עם אשכחך
A choice was made, a century ago, steamships bellowing in the background, to flatten Kushel on the entry roll into something bleached and palatable, and today I walk around with a fake last name. The newly minted Kessler family moved to the Grand Concourse, a cut above the Lower East Side tenement Jews, where my grandfather was able to springboard his lifelong career in academia from the same high school I would study to get into some sixty-something years later. My great grandparents attempt to assimilate worked, even if none of my coworkers know when pesach comes out this year. They and their descendants, like so many children of Ellis Island, were able to attend quality public schools, buy property, and build lives. That was the promise of these stolen shores; a safe haven, a place where our wandering might finally roll to an unceremonious end. The legend of passover says that matzah was an accidental invention, a rush job that didn’t leave time for bread to rise. In the haste to become American, to cash in on the privileges of whiteness, I fear we cut off one too many consonants from our names. Do we remember how we came here, the huddled masses, or have we become so drunk on our newfound placement that we are happy to kick the ladder out from behind us?

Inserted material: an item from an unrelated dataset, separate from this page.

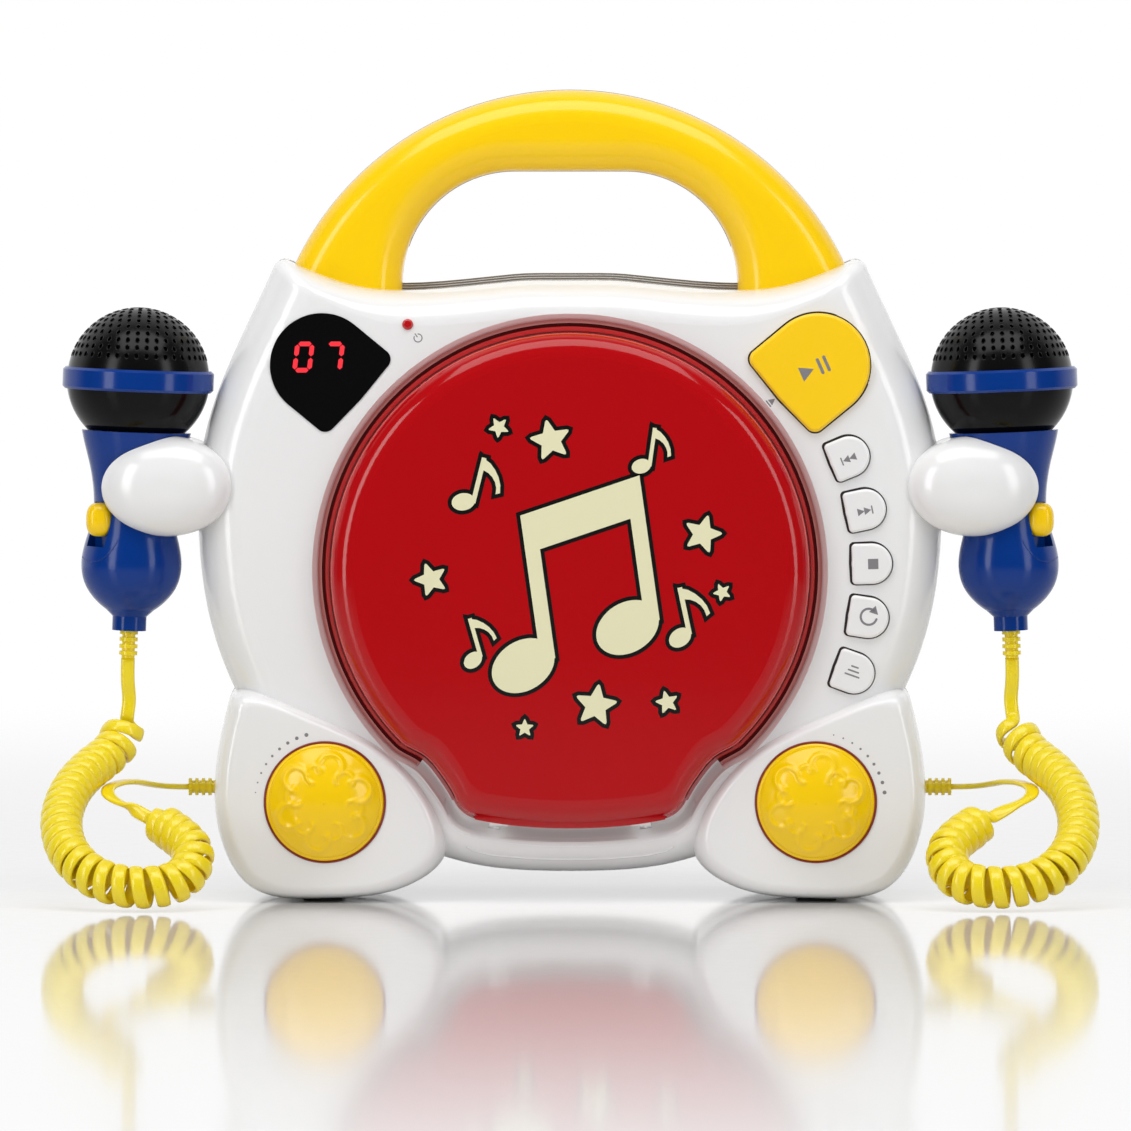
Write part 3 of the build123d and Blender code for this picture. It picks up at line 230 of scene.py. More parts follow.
def new_finish(slot):
    """Each row: colour, roughness, drift of the colour, coat, scale and strength of the grain, and
    what else the shader is given."""
    tone = settings("finish")
    rows = {
        "white_shell": (tone.white, 0.17, 0.008, 0.35, 120.0, 0.08),
        "red_gloss": (tone.red, 0.1, 0.03, 0.25, 90.0, 0.05, {"Specular IOR Level": 0.3}),
        "yellow_gloss": (tone.yellow, 0.2, 0.02, 0.25, 140.0, 0.08,
                         {"Specular IOR Level": 0.35, "Subsurface Weight": 0.05}),
        "yellow_matte": (tone.yellow, 0.32, 0.02, 0.1, 700.0, 0.12),
        "yellow_cord": (tone.cord, 0.28, 0.03, 0.4, 1200.0, 0.1, {"Subsurface Weight": 0.08}),
        "blue_plastic": (tone.blue, 0.16, 0.04, 0.05, 160.0, 0.08, {"Specular IOR Level": 0.28}),
        "black_gloss": (shade(7, 7, 8), 0.14, 0.1, 0.0, 120.0, 0.06, {"Specular IOR Level": 0.16}),
        "black_head": (shade(10, 10, 11), 0.2, 0.1, 0.0, 900.0, 0.1, {"Specular IOR Level": 0.22}),
        "black_plastic": (shade(30, 30, 32), 0.55, 0.1, 0.0, 1500.0, 0.3),
        "dark_window": (shade(3, 3, 4), 0.08, 0.1, 0.0, 60.0, 0.03),
        "red_lens": (shade(206, 8, 16), 0.12, 0.05, 0.6, 200.0, 0.05, {"Subsurface Weight": 0.3}),
        "lens_glass": (shade(150, 170, 200), 0.04, 0.02, 0.4, 60.0, 0.02, {"Transmission Weight": 0.8}),
        "steel": (shade(176, 178, 180), 0.28, 0.06, 0.0, 1800.0, 0.2, {"Metallic": 1.0}),
        "zinc_plate": (shade(170, 173, 176), 0.42, 0.1, 0.0, 500.0, 0.25, {"Metallic": 0.9}),
        "board": (shade(52, 96, 44), 0.5, 0.12, 0.0, 900.0, 0.3),
        "rubber": (shade(42, 42, 43), 0.8, 0.1, 0.0, 2200.0, 0.5),
        "ink": (tone.ink, 0.5, 0.08, 0.0, 2000.0, 0.1),
        "picture_black": (shade(5, 5, 5), 0.2, 0.1, 0.3, 400.0, 0.05),
        "picture_cream": (settings("lid").cream, 0.2, 0.02, 0.4, 400.0, 0.05),
        "seam": (shade(120, 112, 104), 0.6, 0.1, 0.0, 900.0, 0.2),
        # painted highlight: the lighter red of the bead round the lid
        "bead_highlight": (shade(226, 104, 98), 0.15, 0.05, 0.4, 600.0, 0.05),
        # painted shade: dark red on the lid's turned-down edge and in the gap round the lid
        "dark_red_shade": (shade(78, 10, 10), 0.6, 0.08, 0.0, 300.0, 0.08, {"Specular IOR Level": 0.1}),
        # painted shadow: the dark outlines round the buttons
        "gap": (shade(34, 24, 24), 0.6, 0.08, 0.0, 300.0, 0.05),
        # painted reflection: the lid's red seen on the white recess round it, strong and faint
        "rose": (shade(226, 150, 144), 0.6, 0.04, 0.0, 200.0, 0.05),
        "blush": (shade(252, 240, 238), 0.5, 0.02, 0.0, 200.0, 0.05),
        "chin": (tone.white, 0.5, 0.02, 0.0, 200.0, 0.05),
        # painted shade: the dark red ring in the gap round each knob
        "knob_gap_shade": (shade(128, 26, 6), 0.3, 0.08, 0.2, 300.0, 0.08),
        "lit_red": (shade(226, 40, 52), 0.4, 0.05, 0.0, 900.0, 0.05,
                    {"Emission Color": (*shade(236, 36, 52), 1), "Emission Strength": 0.45}),
    }
    return moulded(slot, *rows[slot])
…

The April air whispers in the night my family dutifully recites passages that remind us; this is the bread of our affliction. Every year, as we celebrate passover – tracking the historically dubious tale of Jews as a migratory people – I think about the idea of homeland. The Exodus tale is about the scattering, as so many Jewish stories are, but it ends in redemption. At the end of the evening, we go home. The passover seder, in its current iteration, was a post-second temple invention, which is to say, a trauma response to displacement and destruction. We need to tell ourselves that there will be an end to the eternal diaspora of the past two millennia. As we sing songs of the fabled Zion, the rivers of Babylon by which we wept, the irony seems obvious. We spent so long yearning for a place to exist that we perpetuated our own pain on another people. All who are hungry, come and eat, we say at the seder, as Israeli tanks blockade wheat from the intentionally starved people of Gaza. We malign a pharaoh who tried to drown male children while bombs paid for with my American tax dollars eradicate entire bloodlines. And in this country, the land that took (not enough of) us in, a trickle of air that escaped the gas chambers, we allow our history and identity to be weaponized to deport those who would dare raise their voices in the values of preserving human life that we are supposed to stand for.

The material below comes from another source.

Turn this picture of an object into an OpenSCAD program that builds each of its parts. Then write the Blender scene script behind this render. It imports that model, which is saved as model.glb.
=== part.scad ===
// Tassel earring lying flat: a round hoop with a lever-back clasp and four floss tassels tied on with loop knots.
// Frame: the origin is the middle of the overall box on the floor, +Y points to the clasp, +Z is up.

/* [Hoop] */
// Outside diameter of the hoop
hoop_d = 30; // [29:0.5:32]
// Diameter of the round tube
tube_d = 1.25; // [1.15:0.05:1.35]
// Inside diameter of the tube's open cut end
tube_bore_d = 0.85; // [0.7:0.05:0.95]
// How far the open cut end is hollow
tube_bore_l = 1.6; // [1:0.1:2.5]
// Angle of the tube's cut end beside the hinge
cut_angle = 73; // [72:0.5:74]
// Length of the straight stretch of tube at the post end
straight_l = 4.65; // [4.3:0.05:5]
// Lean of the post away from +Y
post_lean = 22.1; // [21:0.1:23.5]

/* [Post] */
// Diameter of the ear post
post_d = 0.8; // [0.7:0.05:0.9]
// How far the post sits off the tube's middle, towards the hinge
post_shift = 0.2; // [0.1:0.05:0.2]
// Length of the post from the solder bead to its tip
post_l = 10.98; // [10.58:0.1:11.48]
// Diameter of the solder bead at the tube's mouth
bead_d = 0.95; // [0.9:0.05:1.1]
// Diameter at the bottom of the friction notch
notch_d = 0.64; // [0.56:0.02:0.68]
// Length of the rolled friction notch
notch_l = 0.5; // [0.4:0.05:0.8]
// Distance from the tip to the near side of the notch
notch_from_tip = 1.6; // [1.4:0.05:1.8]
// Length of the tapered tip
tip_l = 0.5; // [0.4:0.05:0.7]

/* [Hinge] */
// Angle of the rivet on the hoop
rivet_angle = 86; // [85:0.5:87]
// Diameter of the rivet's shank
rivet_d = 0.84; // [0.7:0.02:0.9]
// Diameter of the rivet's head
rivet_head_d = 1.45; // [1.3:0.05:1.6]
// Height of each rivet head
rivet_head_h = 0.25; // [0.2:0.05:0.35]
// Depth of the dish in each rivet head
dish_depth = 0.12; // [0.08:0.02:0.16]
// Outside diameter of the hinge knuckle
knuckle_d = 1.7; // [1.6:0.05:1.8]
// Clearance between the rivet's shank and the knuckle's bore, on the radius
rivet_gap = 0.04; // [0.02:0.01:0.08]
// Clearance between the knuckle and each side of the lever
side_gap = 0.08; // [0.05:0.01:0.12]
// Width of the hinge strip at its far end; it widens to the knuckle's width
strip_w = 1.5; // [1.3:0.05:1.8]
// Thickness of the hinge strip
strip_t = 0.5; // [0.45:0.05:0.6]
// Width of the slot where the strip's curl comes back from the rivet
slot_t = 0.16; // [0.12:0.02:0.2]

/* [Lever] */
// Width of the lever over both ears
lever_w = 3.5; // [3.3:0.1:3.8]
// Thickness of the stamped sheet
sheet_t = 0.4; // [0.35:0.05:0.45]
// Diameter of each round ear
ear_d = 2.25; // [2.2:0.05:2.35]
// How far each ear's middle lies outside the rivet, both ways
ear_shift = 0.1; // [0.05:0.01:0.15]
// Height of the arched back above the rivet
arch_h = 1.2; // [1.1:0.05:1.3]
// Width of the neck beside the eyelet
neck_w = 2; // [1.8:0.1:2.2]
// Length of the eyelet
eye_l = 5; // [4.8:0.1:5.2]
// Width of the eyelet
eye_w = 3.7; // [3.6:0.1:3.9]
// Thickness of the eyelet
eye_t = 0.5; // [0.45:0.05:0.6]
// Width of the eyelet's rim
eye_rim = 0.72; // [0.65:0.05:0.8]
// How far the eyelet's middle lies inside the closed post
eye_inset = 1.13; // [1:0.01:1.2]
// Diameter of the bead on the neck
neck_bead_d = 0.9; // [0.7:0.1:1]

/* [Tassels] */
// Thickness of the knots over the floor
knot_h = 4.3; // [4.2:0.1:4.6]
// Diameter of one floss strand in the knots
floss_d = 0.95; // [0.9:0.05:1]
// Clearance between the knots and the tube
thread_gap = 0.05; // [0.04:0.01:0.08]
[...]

Attending nine years of Jewish day school means that I spent way too many of my formative years reading children’s books about the holocaust. As an anxious eight year old, I worried that my hair was too dark to pass for anything else in case they came for us again, as if I could ever be anything other than what I am. My family came from Poland and Russia and Lithuania, but a quick ancestry dna check would tell you that my lineage is shtetl, not statehood. Kushel is Germanic in origin, indicating that, most likely in the mid 18th century, that branch of the family fled Germany for Vilnius. My family comes from steerage on steamships and diaspora has always been critical to my understanding of myself as a Jew. I can’t help but believe that as the people for whom this phenomenon was quite literally named, there exists a moral obligation not to impress this state, this transience, on any other people.
The Judenrat were the council of prominent, wealthy, or established Jews of the cities of Central and Eastern Europe who were tasked with turning over their communities for deportation to the camps. Though the extent of collaboration with the Nazis is controversial, there is irrefutable evidence that at least some of them tried to leverage their position for personal benefit.

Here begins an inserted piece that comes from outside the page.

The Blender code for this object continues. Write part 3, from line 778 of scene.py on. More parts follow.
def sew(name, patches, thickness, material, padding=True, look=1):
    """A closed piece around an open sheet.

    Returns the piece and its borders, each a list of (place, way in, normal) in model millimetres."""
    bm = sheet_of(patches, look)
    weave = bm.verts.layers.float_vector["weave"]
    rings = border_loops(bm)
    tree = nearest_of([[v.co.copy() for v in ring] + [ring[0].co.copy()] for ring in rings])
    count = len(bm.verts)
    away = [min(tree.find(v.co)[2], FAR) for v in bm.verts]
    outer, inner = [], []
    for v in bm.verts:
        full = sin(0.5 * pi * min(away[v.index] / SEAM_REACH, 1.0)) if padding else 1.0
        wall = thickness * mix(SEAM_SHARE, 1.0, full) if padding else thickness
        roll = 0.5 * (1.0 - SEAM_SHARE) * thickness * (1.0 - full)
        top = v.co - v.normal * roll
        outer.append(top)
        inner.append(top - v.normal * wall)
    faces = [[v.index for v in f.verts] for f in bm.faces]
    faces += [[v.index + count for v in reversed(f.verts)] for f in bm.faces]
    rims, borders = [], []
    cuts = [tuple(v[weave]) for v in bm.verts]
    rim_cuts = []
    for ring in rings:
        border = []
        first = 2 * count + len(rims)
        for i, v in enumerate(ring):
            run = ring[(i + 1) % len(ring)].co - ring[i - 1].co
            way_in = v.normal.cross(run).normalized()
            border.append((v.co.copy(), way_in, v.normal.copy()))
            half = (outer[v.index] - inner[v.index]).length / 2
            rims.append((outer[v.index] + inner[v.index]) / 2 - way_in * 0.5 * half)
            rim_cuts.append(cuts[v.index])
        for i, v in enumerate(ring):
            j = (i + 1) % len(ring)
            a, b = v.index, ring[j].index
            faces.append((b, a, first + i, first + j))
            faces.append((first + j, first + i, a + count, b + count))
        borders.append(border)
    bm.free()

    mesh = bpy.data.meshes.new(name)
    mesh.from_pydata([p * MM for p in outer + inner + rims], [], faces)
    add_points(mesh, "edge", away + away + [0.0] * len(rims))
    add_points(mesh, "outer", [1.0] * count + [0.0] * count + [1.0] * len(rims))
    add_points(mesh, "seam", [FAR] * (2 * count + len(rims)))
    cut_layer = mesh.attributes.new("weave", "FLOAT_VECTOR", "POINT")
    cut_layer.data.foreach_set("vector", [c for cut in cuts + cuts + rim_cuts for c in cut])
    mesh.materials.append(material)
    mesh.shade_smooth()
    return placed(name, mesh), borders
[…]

My grandparents, on both sides, were the first generation of my family to be born in this country. What was happening in Europe when they were growing up, the shorn branches of our family tree, was an open secret. They watched a genocide through hushed stories of stowaways, of those lucky enough to escape; I watch mine on Instagram, screaming and streaming through the bloody stamp of history. How did we, a people so obsessed with historical narrative, take the absolute wrong lesson from all of ours? We are so determined not to go willingly to our slaughter ever again that we have become a front for the same font of fascism my family fled from all those years ago. We wear ancient hatred like prayer shawls wound tightly our hearts. No slight is forgotten, and no empathy escapes.
There are no Kushels out there anymore, old world or new. They were evaporated in the gas chambers, and we moved on to try to make a new life. This country gave us a place to make that happen. How dare anyone try to tell me ‘never again.’